→ SET TASK
Begin at the first line and end at the line containing "---------- body shell". Extract exactly those lines.

→ DATA
>>

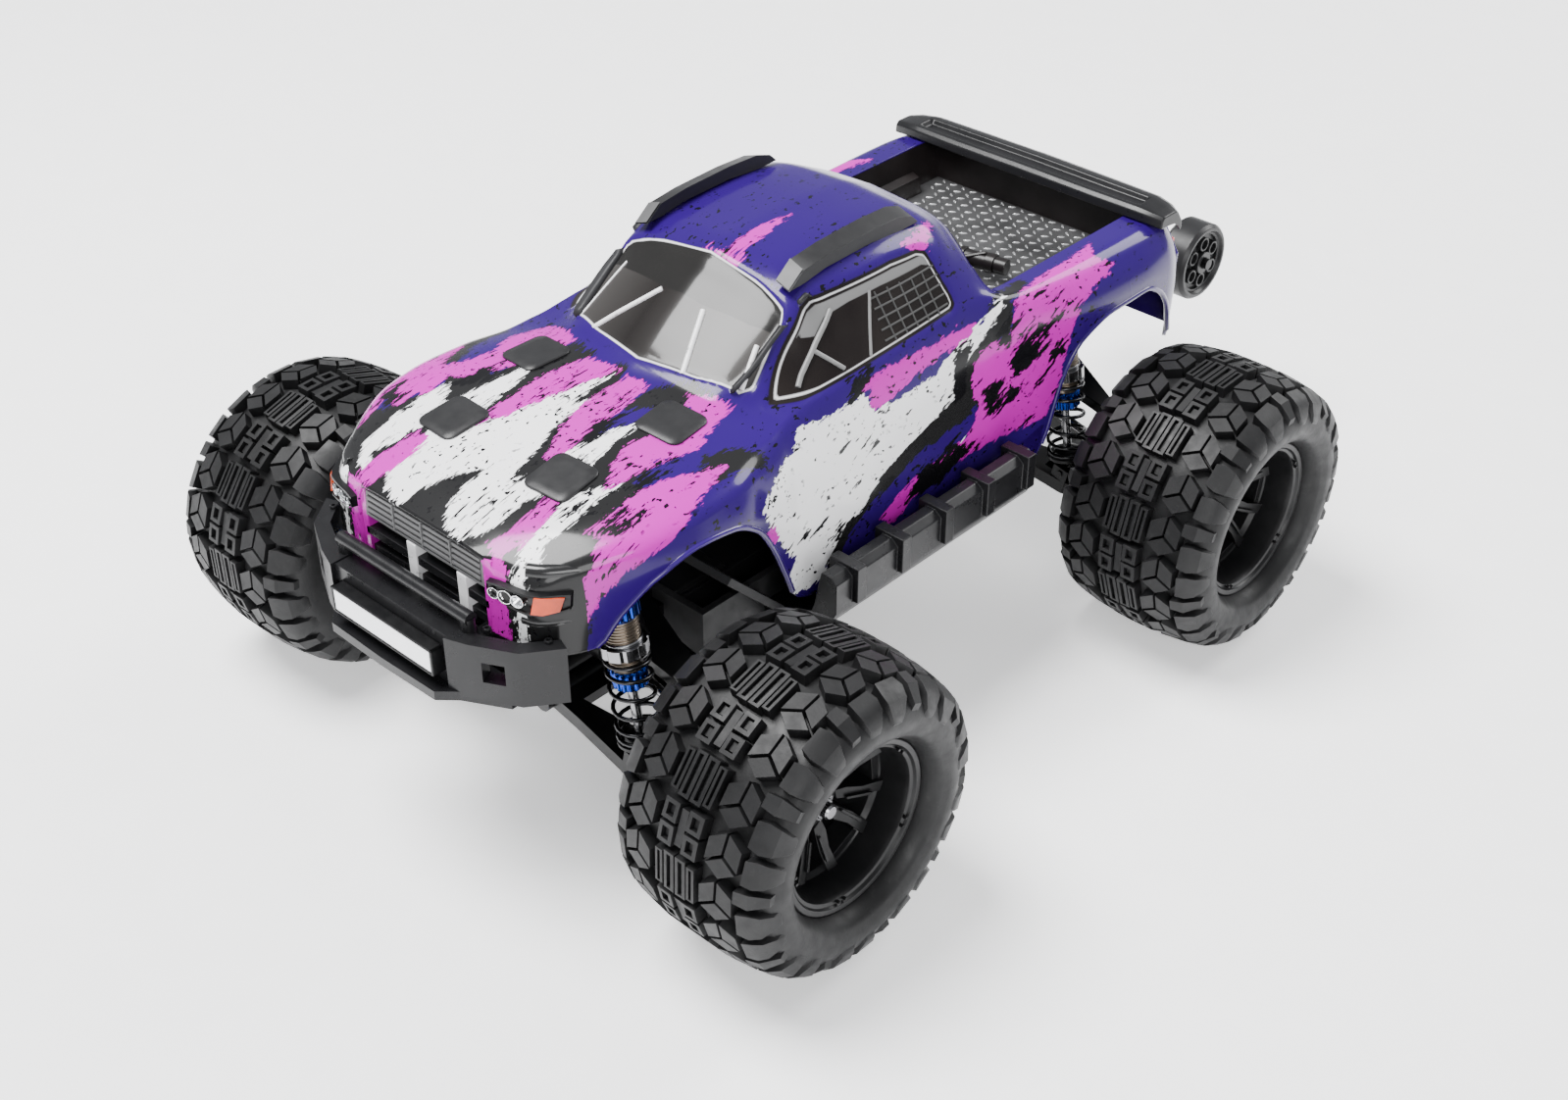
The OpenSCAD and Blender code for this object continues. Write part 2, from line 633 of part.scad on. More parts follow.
module tie_rod(side) {
    color([0.6, 0.6, 0.62]) scale([side, 1, 1]) translate([rack_end_x, rack_y, rack_z]) {
        run = steer_arm_x - rack_end_x;
        tilt = arm_tilt;
        difference() {
            union() {
                rod_y(3, -2.6, 2.6);
                rotate([0, tilt, 0]) rod_x(1.5, 2, run / cos(tilt) - 2);
            }
            rod_y(pin_r + fit, -4, 4);
        }
        rotate([0, tilt, 0]) translate([run / cos(tilt), 0, 0]) {
            rod_x(1.9, -8, -2.2);
            sphere(r = 3);
        }
    }
}

module tie_rod_l() {
    tie_rod(1);
}

module tie_rod_r() {
    tie_rod(-1);
}

// ---------- body shell ----------

// Half sections from the middle of the top round to the widest line of the side.
// Each row: y, then [x, z] of the middle, top edge, shoulder, waist and widest point.
SECTIONS = [
    [-138, [0, 110], [16, 110], [25, 109], [26, 106], [27, 99]],
    [-134, [0, 111.5], [17, 111.5], [30, 110], [38, 107], [41, 98]],
    [-126, [0, 114], [18, 114], [34, 112.5], [43, 109.5], [47.5, 99]],
    [-112, [0, 117], [20, 116.5], [38, 115], [49, 111.5], [55.5, 104]],
    [-98, [0, 119], [22, 118.5], [40, 117], [52, 113.5], [59.5, 107]],
    [-84, [0, 120.5], [24, 120], [41, 118], [53, 114.5], [60.5, 107]],
    [-68, [0, 121.5], [26, 121], [41, 118.5], [52.5, 115], [59.5, 104]],
    [-54, [0, 123], [28, 121.5], [41, 119], [50.5, 117], [57.5, 102]],
    [-46, [0, 130], [29, 126.5], [38, 121], [49, 118.5], [57, 100]],
    [-36, [0, 139], [30, 135.5], [35, 130], [48, 119.5], [56.5, 98]],
    [-26, [0, 146], [31, 142.5], [35, 137.5], [48, 120.5], [56.5, 98]],
    [-16, [0, 149], [31, 146.5], [36, 140], [48, 121], [56.5, 98]],
    [10, [0, 150], [31, 148], [37, 141], [48, 121], [56.5, 98]],
    [30, [0, 148.5], [30, 146.5], [36.5, 139], [48, 121], [56.5, 98]],
    [42, [0, 144], [28, 141.5], [35, 136], [48.5, 120.5], [57, 98]],
    [50, [0, 106], [38.5, 106], [42, 117.5], [51, 118.5], [57.5, 102]],
    [70, [0, 106], [39, 106], [42.5, 117.5], [52, 118], [58.5, 106]],
    [90, [0, 106], [39.5, 106], [43, 117.5], [53, 117.5], [60, 108]],
    [112, [0, 106], [39.5, 106], [43.5, 117.5], [53.5, 117], [60.5, 108]],
    [126, [0, 106], [39, 106], [43.5, 117.5], [53, 116.5], [60, 107]],
    [136, [0, 109], [38, 109], [42, 116.5], [50, 115], [57, 105]]];

// Lower edge of the side: y and height, with a notch over each wheel.
EDGE = [[-138, 86], [-122, 84], [-116, 94], [-106, 103], [-92, 107], [-80, 106], [-70, 100], [-62, 88],
        [-56, 74], [-50, 63], [-40, 60], [0, 58], [62, 57], [68, 66], [74, 88], [82, 96], [96, 100],
        [118, 100], [127, 92], [133, 78], [136, 72]];

// Value of a table of [y, value] rows at y, in straight stretches.
function lookup_at(y, rows, i = 0) =
    i >= len(rows) - 2 || y <= rows[i + 1][0]
        ? let (t = (y - rows[i][0]) / (rows[i + 1][0] - rows[i][0])) rows[i][1] * (1 - t) + rows[i + 1][1] * t
        : lookup_at(y, rows, i + 1);

function shell_half(y) =
    let (key = [for (k = [1:5]) lookup_at(y, [for (s = SECTIONS) [s[0], s[k]]])],
         low = lookup_at(y, EDGE),
         wide = key[4],
         drop = max(0.5, wide[1] - low),
         tuck = wide[0] - 0.05 * drop)
    concat([for (k = [0:3]) for (t = [0, 0.5]) key[k] * (1 - t) + key[k + 1] * t],
           [[wide[0], max(wide[1], low + 0.4)],
            [(wide[0] + tuck) / 2, (max(wide[1], low + 0.4) + low) / 2],
            [tuck, low]]);

shell_ys = [-138, -134, -126, -122, -119, -116, -111, -106, -98, -92, -86, -80, -75, -70, -66, -62, -59,
            -56, -53, -50, -46, -40, -36, -31, -26, -16, -3, 10, 20, 30, 36, 42, 46, 50, 56, 62, 65, 68,
            71, 74, 78, 82, 90, 96, 104, 112, 118, 122, 127, 130, 133, 136];

function shell_row(y) = let (h = shell_half(y), n = len(h))
    [for (i = [n - 1:-1:1]) [-h[i][0], y, h[i][1]], for (p = h) [p[0], y, p[1]]];

function unit(v) = v / norm(v);

module body_shell() {
    outer = [for (y = shell_ys) shell_row(y)];
    rows = len(outer);
    cols = len(outer[0]);
    inner = [for (i = [0:rows - 1]) [for (j = [0:cols - 1])
        let (du = outer[min(i + 1, rows - 1)][j] - outer[max(i - 1, 0)][j],
             dv = outer[i][min(j + 1, cols - 1)] - outer[i][max(j - 1, 0)],
             n = unit(cross(du, dv)))
        outer[i][j] + shell_t * n]];
    points = concat([for (r = outer) each r], [for (r = inner) each r]);
    off = rows * cols;
    faces = concat(
        [for (i = [0:rows - 2]) for (j = [0:cols - 2]) each
            let (a = i * cols + j, b = a + 1, d = a + cols, c = d + 1)
            [[a, c, b], [a, d, c], [off + a, off + b, off + c], [off + a, off + c, off + d]]],
        [for (i = [0:rows - 2]) each
            let (a = i * cols, d = a + cols, b = a + cols - 1, c = d + cols - 1)
            [[a, off + d, d], [a, off + a, off + d], [b, off + c, off + b], [b, c, off + c]]],
        [for (j = [0:cols - 2]) each
            let (a = j, d = (rows - 1) * cols + j)
            [[a, a + 1, off + a + 1], [a, off + a + 1, off + a],
             [d, off + d + 1, d + 1], [d, off + d, off + d + 1]]]);
    color([0.35, 0.25, 0.85]) {
        polyhedron(points, faces, convexity = 12);
        // nose with the grille, and the tail panel
        rotate([90, 0, 0]) translate([0, 0, 136]) linear_extrude(2)
            polygon([[-27, 87], [27, 87], [26, 106], [24.5, 109], [16, 110],
                     [-16, 110], [-24.5, 109], [-26, 106]]);
        rotate([90, 0, 0]) translate([0, 0, -136]) linear_extrude(2)
            polygon([[-54.5, 80], [54.5, 80], [56, 104], [49, 114], [42, 115.5], [37, 108], [-37, 108],
                     [-42, 115.5], [-49, 114], [-56, 104]]);
        for (i = [0:3]) translate([-22, -138.8, 101.5 + i * 2.2]) cube([44, 1.2, 1.1]);
    }
}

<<

→ TASK ANSWER
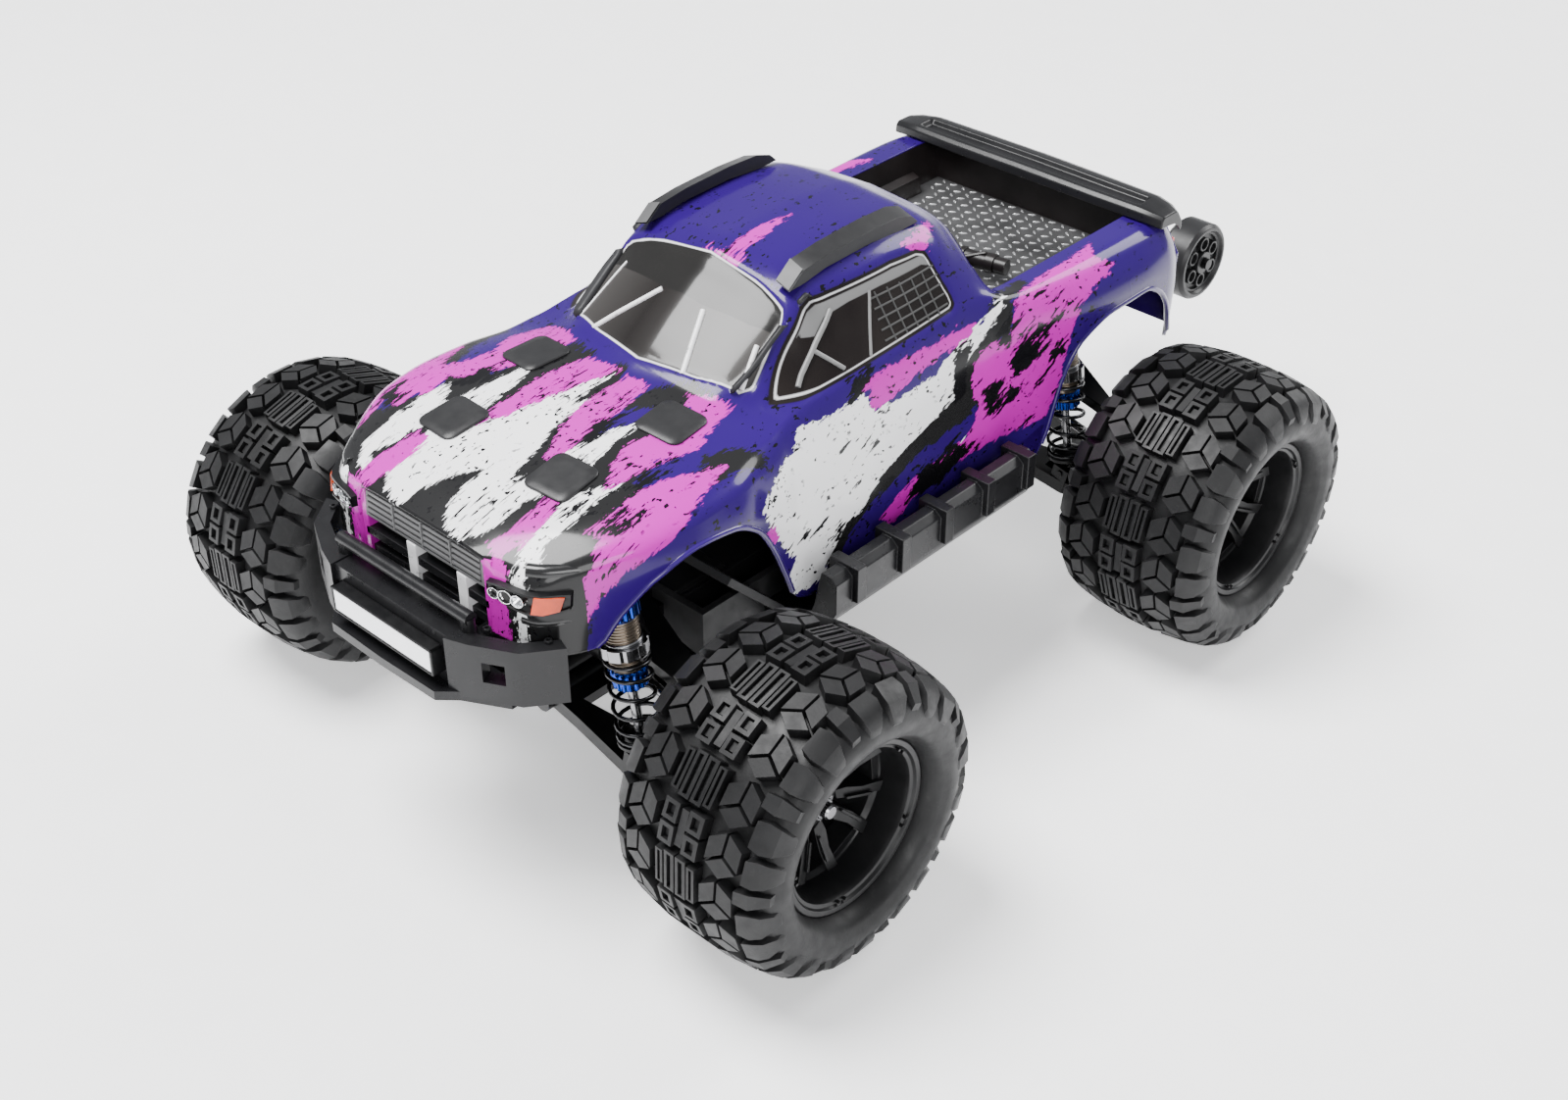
The OpenSCAD and Blender code for this object continues. Write part 2, from line 633 of part.scad on. More parts follow.
module tie_rod(side) {
    color([0.6, 0.6, 0.62]) scale([side, 1, 1]) translate([rack_end_x, rack_y, rack_z]) {
        run = steer_arm_x - rack_end_x;
        tilt = arm_tilt;
        difference() {
            union() {
                rod_y(3, -2.6, 2.6);
                rotate([0, tilt, 0]) rod_x(1.5, 2, run / cos(tilt) - 2);
            }
            rod_y(pin_r + fit, -4, 4);
        }
        rotate([0, tilt, 0]) translate([run / cos(tilt), 0, 0]) {
            rod_x(1.9, -8, -2.2);
            sphere(r = 3);
        }
    }
}

module tie_rod_l() {
    tie_rod(1);
}

module tie_rod_r() {
    tie_rod(-1);
}

// ---------- body shell ----------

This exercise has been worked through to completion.